L’enjeu premier pour le futur maire de Lyon ce sera l’économique. Le chômage va prendre de l’ampleur dans les prochains mois. La crise sanitaire va déboucher sur une crise économique sans précédent. Nous voyons dès aujourd’hui que le chômage monter notamment chez les jeunes et on peut s’interroger sur la situation à l’automne quand des entreprises auront fermé ou seront restructuré. Si je souhaite que les Lyonnaises et les Lyonnais soient heureux, il faut qu’ils aient un emploi. J’ai peur qu’un grand nombre d’entre eux se retrouvent en difficulté. Nous avons un rôle à jouer pour préserver l’emploi et accompagner le commerce et l’artisanat. Des mesures prises pendant la crise comme la gratuité des terrasses, des enseignes publiques ou des baux commerciaux qui appartiennent à la collectivité doivent être prolongés.

Pour accompagner les commerçants, nous proposons aussi une politique d’acquisition de foncier afin de pouvoir maîtriser les loyers et redynamiser des secteurs comme nous l’avons fait, avec la Métropole, rue Romarin. Je propose aussi pour aider nos artisans le Fabàlyon, c’est une plateforme sur laquelle tout ce qui est fabriqué à Lyon serait mis en valeur et livré gratuitement aux habitants. Au contraire d’Amazon qui a un effet destructeur nous valoriserions notre savoir-faire dans un système vertueux. Nous devons aussi continuer à attirer des entreprises et des filières sur le territoire. C’est important pour l’emploi, mais cela peut aussi être une réponse aux enjeux environnementaux. Nous voulons que Lyon devienne la capitale de l’hydrogène.

Durant cet entre-deux tours, vous vous êtes alliés avec Les Républicains, vos opposants lors du mandat qui s’achève, pour faire barrage à vos anciens alliés que sont les Verts et les socialistes.
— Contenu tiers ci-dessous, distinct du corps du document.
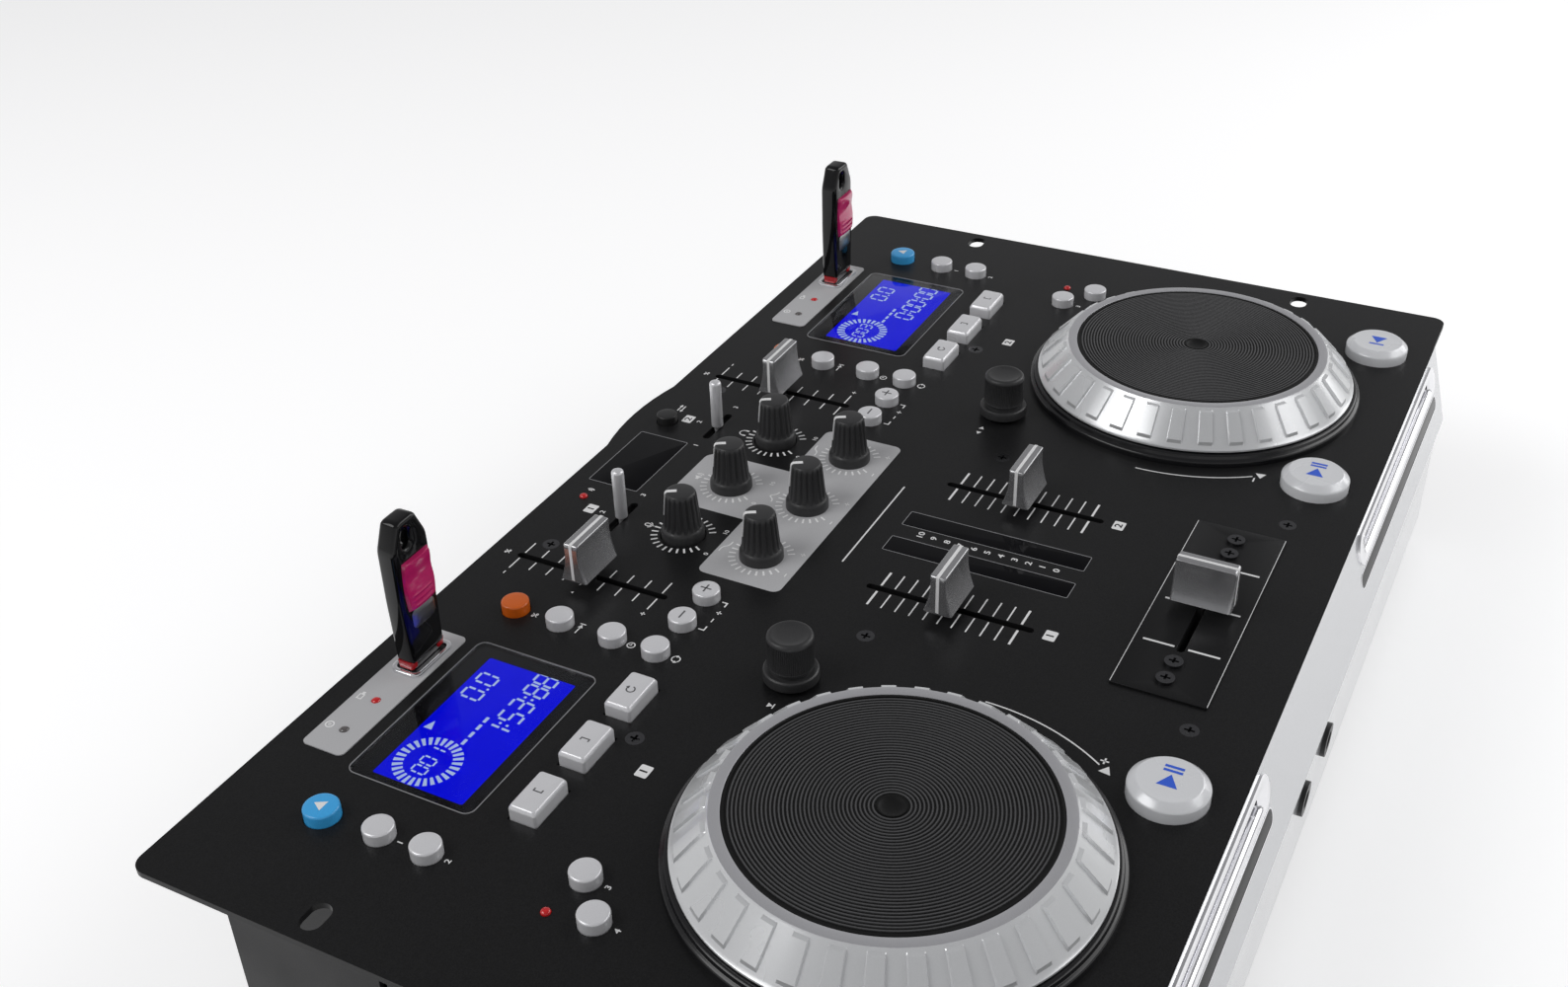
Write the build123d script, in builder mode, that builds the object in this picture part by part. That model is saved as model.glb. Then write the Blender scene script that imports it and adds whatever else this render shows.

Ne pensez-vous pas que vous allez perdre des électeurs en route avec cette alliance à front renversé ?

Sur nos listes, nous avons des élus qui viennent du PS comme Jean-Yves Sécheresse ou d’Europe Écologie comme Alain Giordano. Le PS a rejoint EELV, mais je pourrai vous dire à quel point ils ont lutté pour que les écologistes et les Insoumis n’arrivent pas au pouvoir. Certains sont dans des positions opportunistes pour préparer le coup d’après. Avec Étienne Blanc, François-Noël Buffet et Gérard Collomb, nous n’avons jamais parlé de poste. Nous avons fait une alliance de bon sens face à un contexte terrible. Chacun a mis son ego de côté pour servir l’intérêt du territoire. Nous ne sommes pas dans la tambouille. Je m’inscris pas dans le même parcours que mes adversaires ou que certaines grandes figures locales qui sont investis depuis de nombreuses années dans la politique.
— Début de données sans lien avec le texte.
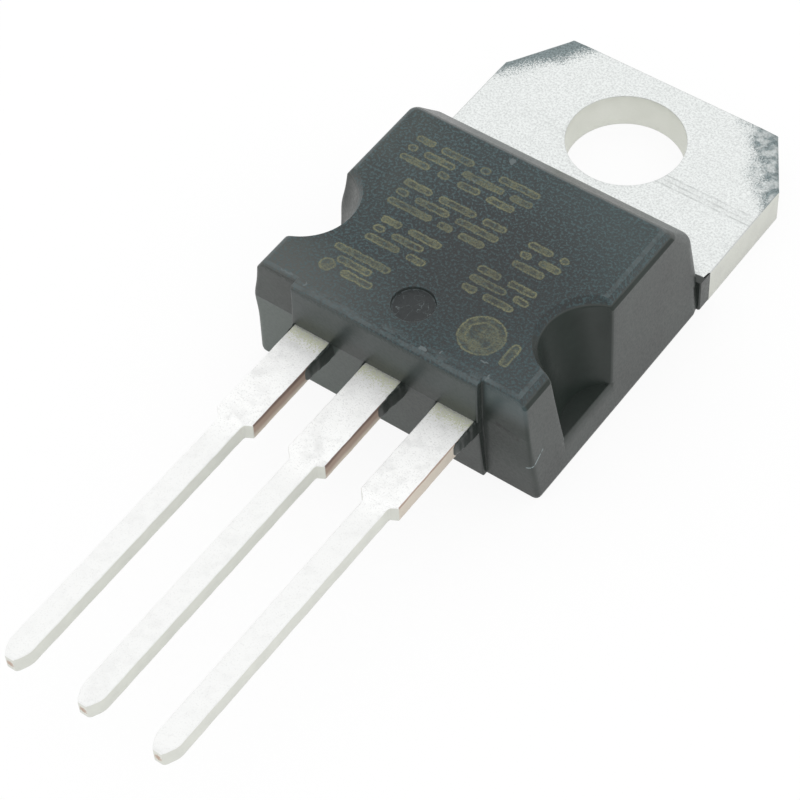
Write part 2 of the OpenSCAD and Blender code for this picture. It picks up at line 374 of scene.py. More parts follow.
class Nodes:
    """Short ways to lay out the nodes of one tree."""

    def __init__(self, tree: bpy.types.NodeTree) -> None:
        """Start on a tree.

        Args:
            tree: the node tree.
        """
        self.tree = tree

    def node(self, kind: str, **options: object) -> bpy.types.Node:
        """Add a node and set its options.

        Args:
            kind: type of node.
            options: its options.

        Returns:
            The node.
        """
        made = self.tree.nodes.new(kind)
        for key, value in options.items():
            setattr(made, key, value)
        return made

    def feed(self, socket: Socket, value: Feed) -> None:
        """Link a socket to an output, or set it to a number or colour.

        Args:
            socket: the input.
            value: what it gets.
        """
        value = value.socket if isinstance(value, Value) else value
        if isinstance(value, bpy.types.NodeSocket):
            self.tree.links.new(value, socket)
        elif isinstance(value, (int, float)):
            socket.default_value = value
        else:
            row = tuple(value)
            socket.default_value = row + (1.0,) * (len(socket.default_value) - len(row))

    def math(self, kind: str, a: Feed, b: Feed = 0.0) -> Value:
        """A Math node.

        Args:
            kind: operation, such as "MULTIPLY".
            a: first value.
            b: second value.

        Returns:
            The result.
        """
        made = self.node("ShaderNodeMath", operation=kind)
        for socket, value in zip(made.inputs, (a, b)):
            self.feed(socket, value)
        return Value(self, made.outputs[0])

    def vector(self, kind: str, a: Feed, b: Feed = (0.0, 0.0, 0.0)) -> Socket:
        """A Vector Math node.

        Args:
            kind: operation, such as "ADD".
            a: first vector.
            b: second vector.

        Returns:
            The result.
        """
        made = self.node("ShaderNodeVectorMath", operation=kind)
        for socket, value in zip(made.inputs, (a, b)):
            self.feed(socket, value)
        return made.outputs["Vector"]

    def length(self, vector: Socket) -> Value:
        """The length of a vector.

        Args:
            vector: the vector.

        Returns:
            Its length.
        """
        made = self.node("ShaderNodeVectorMath", operation="LENGTH")
        self.feed(made.inputs[0], vector)
        return Value(self, made.outputs["Value"])

    def axes(self, vector: Socket) -> tuple[Value, ...]:
        """The three coordinates of a vector.

        Args:
            vector: the vector.

        Returns:
            Its x, y and z.
        """
        made = self.node("ShaderNodeSeparateXYZ")
        self.feed(made.inputs[0], vector)
        return tuple(Value(self, output) for output in made.outputs)

    def ray(self, kind: str) -> Value:
        """1 for rays of one kind, such as "Camera", and 0 for others."""
        return Value(self, self.node("ShaderNodeLightPath").outputs[f"Is {kind} Ray"])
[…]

Mon parcours est celui d’un Lyonnais qui s’est construit dans cette ville et qui a pu vivre un parcours politique. Je ne suis pas dans un appareil politique, mais dans la volonté d’accompagner les gens dans leur quotidien. Je ne me suis jamais rien interdit et j’ai toujours appelé au rassemblement le plus large. Mais je n’ai pas réussi à aller chercher mes collègues d’hier. Avec Étienne Blanc, nos programmes sont compatibles. Je suis séduit par ses quais flottants. J’en étais même jaloux. Il y avait des curseurs sur lesquels nous n’étions pas d’accord comme la sécurité. Il voulait doubler les effectifs de police municipale et tripler le nombre de caméras de vidéoprotection. Je ne trouvais pas ça réaliste. Nous avons réussi à déplacer les curseurs.

Au premier tour, vous n’avez réuni que 15% des suffrages, soit 20 points de moins qu’en 2014 et très loin derrière Grégory Doucet (EELV). Pensez-vous que votre alliance peut inverser la tendance ?

Je suis réaliste sur le fait que nous sommes outsiders si l’on tient compte des résultats du premier tour, mais je suis convaincu par notre projet et notre équipe. Notre principal adversaire sera l’abstention : en fonction de la mobilisation citoyenne, nous avons encore une chance de gagner. Nous avons pris nos responsabilités en faisant un rassemblement large pour transformer Lyon sans rupture. Aux Lyonnais de prendre les leurs et d’aller voter pour décider de la décennie future. Est-ce qu’ils souhaitent que Lyon continue de rayonner et d’être ouverte sur le monde ou qu’elle soit repliée sur elle même ? Moi, je veux être dans le continuum des maires qui se sont succédé depuis un siècle.